Once the market started, AJ and Angel were our first customers, and from then on they sold the majority of our food to the neighbors that stopped by. At the end of the day, we had earned $23.50. That may not seem like much, but it is the start to our business, which we plan to make flourish next spring, and into the future.
Since the market, we have continued to harvest our crops, and produced just enough to create our first value added product: SALSA! PUC organizers blended our tomatoes, bell peppers, and hot peppers to make 10 jars of the best tasting Salsa in Philadelphia, which we are now selling at Leotah’s Place, a small organic store 10 blocks east of the farm at $6 a pop!
Overall, this summer was definitely successful, but also a reality check. Varying summer schedules amongst our young organizers rendered us extremely unorganized, and at times resulted in the farm not being tended to for days at a time. Many of our main young organizers came to accept that they could not make the commitment necessary to be responsible for sustaining a project like this, and the life that we are growing.
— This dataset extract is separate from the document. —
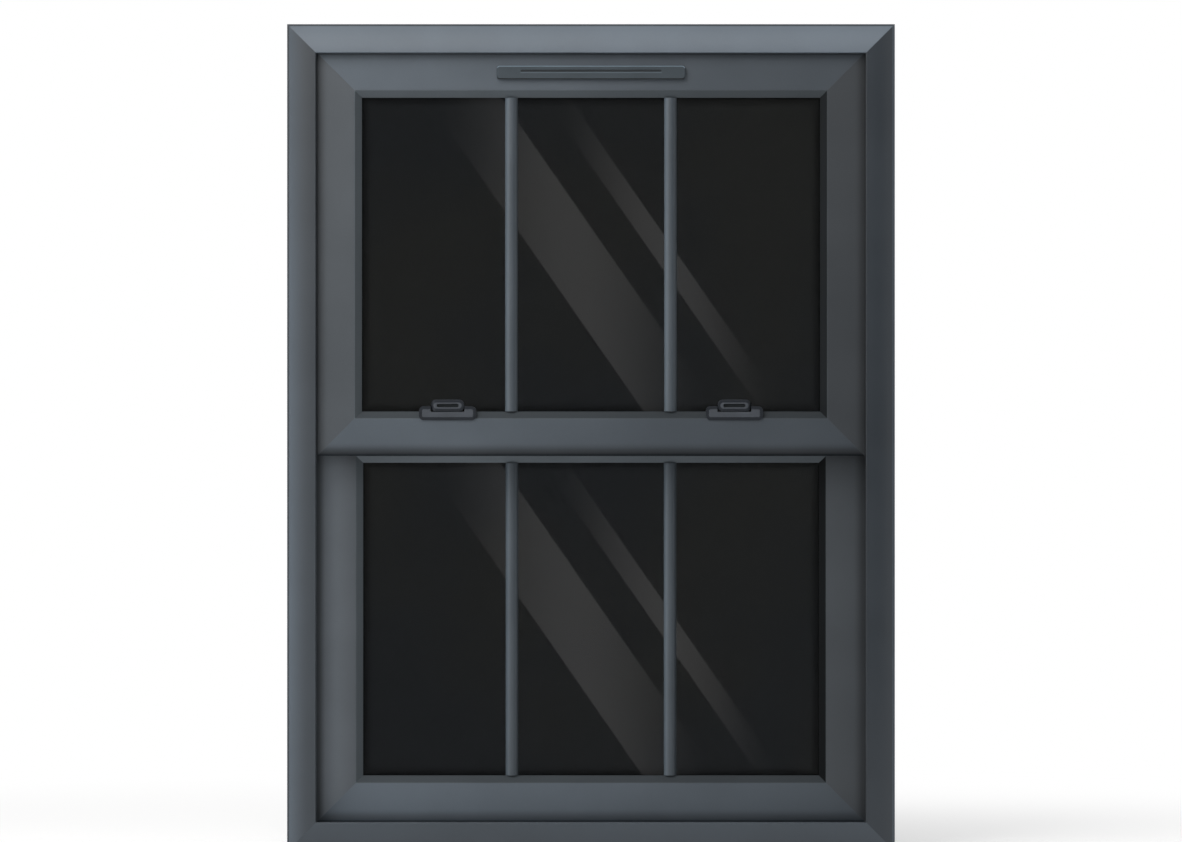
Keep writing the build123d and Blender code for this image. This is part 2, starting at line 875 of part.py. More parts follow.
# Interlock strips: two hooked strips that lie inside each other in the gap between the sashes
def interlock(side_y, side_z, root_z):
    """Hooked strip on the meeting rail face at side_y, its hook on the side_z end."""
    face = side_y * sash_gap / 2
    inner = face - side_y * interlock_plate
    hook_face = -side_y * interlock_clearance / 2
    hook_far = hook_face - side_y * interlock_wall
    with BuildPart() as strip:
        with BuildSketch(Plane.YZ):
            with BuildLine():
                Polyline(
                    (face, root_z),
                    (hook_far, root_z),
                    (hook_far, root_z + side_z * interlock_tip),
                    (hook_face, root_z + side_z * interlock_tip),
                    (hook_face, root_z + side_z * interlock_plate),
                    (inner, root_z + side_z * interlock_plate),
                    (inner, root_z + side_z * interlock_height),
                    (face, root_z + side_z * interlock_height),
                    close=True,
                )
            make_face()
        extrude(amount=interlock_half_length, both=True)
    return strip.part


hook_low = upper_low + interlock_rise
write(interlock(-1, 1, hook_low), "top_sash_interlock")
write(interlock(1, -1, hook_low + interlock_height + interlock_shift), "bottom_sash_interlock")


# Catches: the right-hand one is modelled and the left-hand one mirrored from it
def catch_shape(margin, notch_margin, low_margin):
    """Front view of the base: a low block with a horn on each side of the lever."""
    half = catch_base_width / 2 - margin
    notch_low = lever_low - lever_clearance - notch_margin
    notch_half = lever_length / 2 + lever_clearance + notch_margin
    with BuildSketch() as shape:
        with Locations((catch_centre, catch_low + low_margin)):
            Rectangle(
                2 * half,
                catch_base_height - margin - low_margin,
                align=(Align.CENTER, Align.MIN),
            )
        fillet(shape.vertices(), radius=catch_base_radius - min(margin, catch_base_radius - 1))
        with Locations((catch_centre, notch_low)):
            Rectangle(2 * notch_half, catch_base_height, align=(Align.CENTER, Align.MIN), mode=Mode.SUBTRACT)
    return shape.sketch


bead_fall = bead_depth - bead_edge - bead_quirk
front_view = Plane.XZ

with BuildPart() as right_catch_base:
    with BuildSketch(front_view.offset(-catch_front)):
        add(catch_shape(0, 0, 0))
    extrude(amount=-(catch_base_depth + catch_base_proud))
    # Underside that follows the sash's face and the sloping bead
    rear = front_sash_face + sash_depth
    slope_rear = front_sash_face + bead_quirk + bead_fall - catch_clearance
    slope_high = lower_top + bead_width + catch_clearance
    with BuildSketch(Plane.YZ.offset(catch_centre)):
        with BuildLine():
            Polyline(
                (front_sash_face, catch_low - 1),
                (front_sash_face, lower_top + bead_edge + catch_clearance),
                (slope_rear, slope_high),
                (rear, slope_high),
                (rear, catch_low - 1),
                close=True,
            )
        make_face()
    extrude(amount=catch_base_width, both=True, mode=Mode.SUBTRACT)
    # Shallow seat of the cover panel
    with BuildSketch(front_view.offset(-catch_front)):
        add(catch_shape(cover_rim, 0, cover_rim))
    extrude(amount=-cover_thickness, mode=Mode.SUBTRACT)
    upright(axis_x, axis_y, catch_low - 1, catch_high, spindle_radius + spindle_clearance, Mode.SUBTRACT)
write(right_catch_base.part, "right_catch_base")
write_mirrored(right_catch_base.part, "left_catch_base")

with BuildPart() as right_catch_cover:
    with BuildSketch(front_view.offset(-catch_front)):
        rim = cover_rim + cover_clearance
        add(catch_shape(rim, cover_clearance, rim))
    extrude(amount=-cover_thickness)
write(right_catch_cover.part, "right_catch_cover")
write_mirrored(right_catch_cover.part, "left_catch_cover")

lever_front = front_sash_face - lever_proud
lever_middle = lever_low + lever_height / 2

with BuildPart() as right_catch_lever:
    # Seen from the front: a rounded grip with an eased edge
    with BuildSketch(front_view.offset(-lever_front)):
        with Locations((catch_centre, lever_middle)):
            RectangleRounded(lever_length, lever_height, lever_corner)
    extrude(amount=-3 * barrel_radius)
    chamfer(right_catch_lever.faces().sort_by(Axis.Y)[0].edges(), length=lever_edge)
    # Seen from above: a round barrel about the spindle with a flat grip beside it
    with BuildSketch(Plane.XY.offset(lever_low)):
        with Locations((axis_x, axis_y)):
            Circle(barrel_radius)
            Rectangle(lever_length - barrel_radius, barrel_radius, align=(Align.MAX, Align.MAX))
    extrude(amount=lever_height, mode=Mode.INTERSECT)
    with BuildSketch(front_view.offset(-lever_front)):
        with Locations((catch_centre, lever_middle)):
            SlotOverall(finger_slot_length, finger_slot_height)
    extrude(amount=-finger_slot_depth, mode=Mode.SUBTRACT)
    upright(axis_x, axis_y, cam_high, lever_low + lever_height / 4, spindle_radius)
    with BuildSketch(Plane.XY.offset(cam_high)):
        with Locations((axis_x, axis_y)):
            Rectangle(tenon_width, tenon_width)
    extrude(amount=-cam_thickness)
write(right_catch_lever.part, "right_catch_lever")
write_mirrored(right_catch_lever.part, "left_catch_lever")

with BuildPart() as right_catch_cam:
    with BuildSketch(Plane.XY.offset(cam_low)):
        with Locations((axis_x - cam_radius, axis_y)):
            SlotOverall(cam_length + cam_radius, 2 * cam_radius, align=(Align.MIN, Align.CENTER))
        with Locations((axis_x, axis_y)):
            Rectangle(
                tenon_width + 2 * tenon_clearance, tenon_width + 2 * tenon_clearance, mode=Mode.SUBTRACT
            )
    extrude(amount=cam_thickness)
write(right_catch_cam.part, "right_catch_cam")
write_mirrored(right_catch_cam.part, "left_catch_cam")

with BuildPart() as catch_keeps:
    keep_middle = (keep_slot_x[0] + keep_slot_x[1]) / 2
    keep_z = (cam_low + cam_high) / 2
    for side_x in (-1, 1):
        block(
            (side_x * keep_middle - keep_length / 2, side_x * keep_middle + keep_length / 2),
            (rear_sash_face - keep_thickness, rear_sash_face),
            (keep_z - keep_height / 2, keep_z + keep_height / 2),
        )
    chamfer(catch_keeps.edges().filter_by(Axis.Y), length=keep_corner)
    cut_keep_slots(rear_sash_face - keep_thickness - 1, rear_sash_face + 1)
write(catch_keeps.part, "catch_keeps")

# Trickle vent: body on the rail, flap that tilts forward about its lower edge, outer grille
vent_low = vent_middle - vent_height / 2
vent_high = vent_middle + vent_height / 2
flap_front = front_sash_face - vent_flap_proud
hinge_y = front_sash_face - hinge_radius - hinge_gap
hinge_z = vent_low + hinge_radius
vent_half = vent_length / 2
lug_far = vent_half - vent_skin - vent_side_gap
lug_near = lug_far - vent_lug_length
base_front = front_sash_face - vent_base_proud
base_low = hinge_z + hinge_radius + hinge_gap
base_high = vent_high - vent_skin - vent_top_gap

with BuildPart() as vent_base:
    block((-lug_far, lug_far), (base_front, front_sash_face), (base_low, base_high))
    for side_x in (-1, 1):
        ends = sorted((side_x * lug_near, side_x * lug_far))
        block(ends, (hinge_y - hinge_radius, front_sash_face), (vent_low, base_low))
    half = air_slot_length / 2
    air_z = (vent_middle - air_slot_height / 2, vent_middle + air_slot_height / 2)
    block((-half, half), (base_front - 1, front_sash_face + 1), air_z, Mode.SUBTRACT)
    pin_hole = hinge_pin_radius + hinge_pin_clearance
    crosswise(-lug_far - 1, lug_far + 1, hinge_y, hinge_z, pin_hole, Mode.SUBTRACT)
write(vent_base.part, "vent_base")

with BuildPart() as vent_flap:
    with BuildSketch(front_view.offset(-flap_front)):
        with Locations((0, vent_middle)):
            RectangleRounded(vent_length, vent_height, vent_corner_radius)
    extrude(amount=-(vent_flap_proud - hinge_gap))
    chamfer(vent_flap.faces().sort_by(Axis.Y)[0].edges(), length=vent_edge)
    # Hollow behind the skin, open towards the rail and at the foot
    hollow = vent_half - vent_skin
    block(
        (-hollow, hollow),
        (flap_front + vent_skin, front_sash_face),
        (vent_low - 1, vent_high - vent_skin),
        Mode.SUBTRACT,
    )
    # The foot of the end walls clears the rail when the flap tilts
    with BuildSketch(Plane.YZ):
        with Locations((hinge_y, vent_low - 1)):
            Rectangle(vent_flap_proud, hinge_radius + 1, align=(Align.MIN, Align.MIN))
        with Locations((hinge_y, hinge_z)):
            Circle(hinge_radius, mode=Mode.SUBTRACT)
    extrude(amount=vent_half + 1, both=True, mode=Mode.SUBTRACT)
    # Hinge barrel between the lugs, joined to the skin, and the two end pins
    barrel_far = lug_near - vent_side_gap
    with BuildSketch(Plane.YZ):
        with Locations((hinge_y, hinge_z)):
            Circle(hinge_radius)
            Rectangle(
                hinge_y - flap_front - vent_skin / 2, 2 * hinge_radius, align=(Align.MAX, Align.CENTER)
            )
    extrude(amount=barrel_far, both=True)
    for side_x in (-1, 1):
        crosswise(side_x * (lug_near + 1), side_x * (vent_half - 1), hinge_y, hinge_z, hinge_pin_radius)
    # Grip slot
    with BuildSketch(front_view.offset(-flap_front)):
        with Locations((0, vent_middle + vent_slot_rise)):
            SlotOverall(vent_slot_length, vent_slot_height)
    extrude(amount=-vent_slot_depth, mode=Mode.SUBTRACT)
write(vent_flap.part, "vent_flap")

with BuildPart() as vent_grille:
    rear = front_sash_face + sash_depth
    block(
        (-grille_length / 2, grille_length / 2),
        (rear - grille_depth, rear),
        (vent_middle - grille_height / 2, vent_middle + grille_height / 2),
    )
    with BuildSketch(Plane.XZ.offset(-rear)):
        with Locations((0, vent_middle)):
            with GridLocations(air_slot_length / grille_slit_count, 0, grille_slit_count, 1):
                Rectangle(grille_slit_width, grille_slit_height)
    extrude(amount=grille_depth, mode=Mode.SUBTRACT)
write(vent_grille.part, "vent_grille")
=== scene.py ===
"""Materials, screws, light and camera of an anthracite double-hung sash window."""

import json
from math import cos, pi, radians, sin

import bpy
from mathutils import Matrix, Vector


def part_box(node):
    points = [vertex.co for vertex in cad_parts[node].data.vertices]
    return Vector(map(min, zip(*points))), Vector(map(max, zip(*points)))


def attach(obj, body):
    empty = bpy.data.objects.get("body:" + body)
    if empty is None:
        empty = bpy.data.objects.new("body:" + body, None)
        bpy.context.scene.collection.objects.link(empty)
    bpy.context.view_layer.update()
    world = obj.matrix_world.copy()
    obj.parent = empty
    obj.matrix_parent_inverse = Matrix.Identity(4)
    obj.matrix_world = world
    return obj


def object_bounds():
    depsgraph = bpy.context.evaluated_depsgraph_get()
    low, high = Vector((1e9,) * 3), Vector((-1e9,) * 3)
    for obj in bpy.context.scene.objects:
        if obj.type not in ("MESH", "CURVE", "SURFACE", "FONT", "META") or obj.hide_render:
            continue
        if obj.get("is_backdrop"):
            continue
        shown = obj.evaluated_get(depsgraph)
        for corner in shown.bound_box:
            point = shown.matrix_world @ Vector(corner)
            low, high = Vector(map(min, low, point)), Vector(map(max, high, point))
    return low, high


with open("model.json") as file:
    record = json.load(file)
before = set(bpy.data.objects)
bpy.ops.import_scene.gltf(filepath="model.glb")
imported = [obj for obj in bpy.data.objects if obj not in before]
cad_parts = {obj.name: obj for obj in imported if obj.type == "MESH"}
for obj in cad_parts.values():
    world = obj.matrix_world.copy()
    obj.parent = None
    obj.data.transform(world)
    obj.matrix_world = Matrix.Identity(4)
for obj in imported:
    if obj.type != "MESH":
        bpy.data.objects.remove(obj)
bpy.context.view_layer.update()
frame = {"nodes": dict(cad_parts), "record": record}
nodes = frame["nodes"]

# All sizes are in metres, in the frame's own axes: X right, Y away from the room, Z up.
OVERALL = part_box("frame_head")
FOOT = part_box("frame_sill")[0].z
TOP = OVERALL[1].z
HEIGHT = TOP - FOOT
FRONT = OVERALL[0].y
HALF_WIDTH = OVERALL[1].x
SASH_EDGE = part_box("top_sash_right_stile")[1].x

# The frame's lip, and its outermost strip, which stands back from the sloping face; a painted
# dark line runs along the strip's edge, and STRIP_BACK is how deep the right jamb's painted
# highlight on the strip reaches
LIP_REACH = 0.044
LIP_X = HALF_WIDTH - LIP_REACH
LIP_Z = TOP - LIP_REACH
STRIP_Y = FRONT + 0.0145
STRIP_HALF = 0.0007
STRIP_BACK = FRONT + 0.02

# Width of a sash's painted shade band, beside the frame's lip and along a lower rail's lower
# edge
BAND = 0.017

# Glass: what the beads cover of a pane, the share of the painted shade along its border, and
# where that fades
BORDER_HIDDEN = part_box("top_sash_front_pane")[1].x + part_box("top_sash_left_stile")[1].x
BORDER_SHADE_SHARE = 0.62
BORDER_SHADE_FADE = (-0.001, 0.016)

# Vent flap: half length and half height of its finger groove, the groove's drop from the top,
# and how far under the groove its painted highlight lies
VENT_GROOVE = (0.106, 0.00175)
VENT_GROOVE_DROP = 0.0075
VENT_LIP_DROP = 0.0007

# Catch lever: its height, and half the length and height of its front panel
LEVER_HEIGHT = 0.018
LEVER_PANEL = (0.0213, 0.0046)
LEVER_CENTRE = sum(corner.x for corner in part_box("right_catch_lever")) / 2
LEVER_SOFT = 0.0003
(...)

But, amidst all of these changes, so many of our neighbors, of all ages, stepped up to fill those gaps, and it is they that have enabled the farm to continue to function. We have a lot of internal issues to work out, but it seems that our disorganization has opened up opportunities for the community to become further engaged in the project, and more deeply engrained in its foundation…which, ironically, has been our primary goal from the beginning.
We have accepted that things change, seasons shift, and people move on. But with a strong, unified foundation, these changes simply become a natural part of the entangled fabric of the movement that we are building. What doesn’t break us makes us stronger, and for PUC, this sentiment couldn’t be any more true than it is now.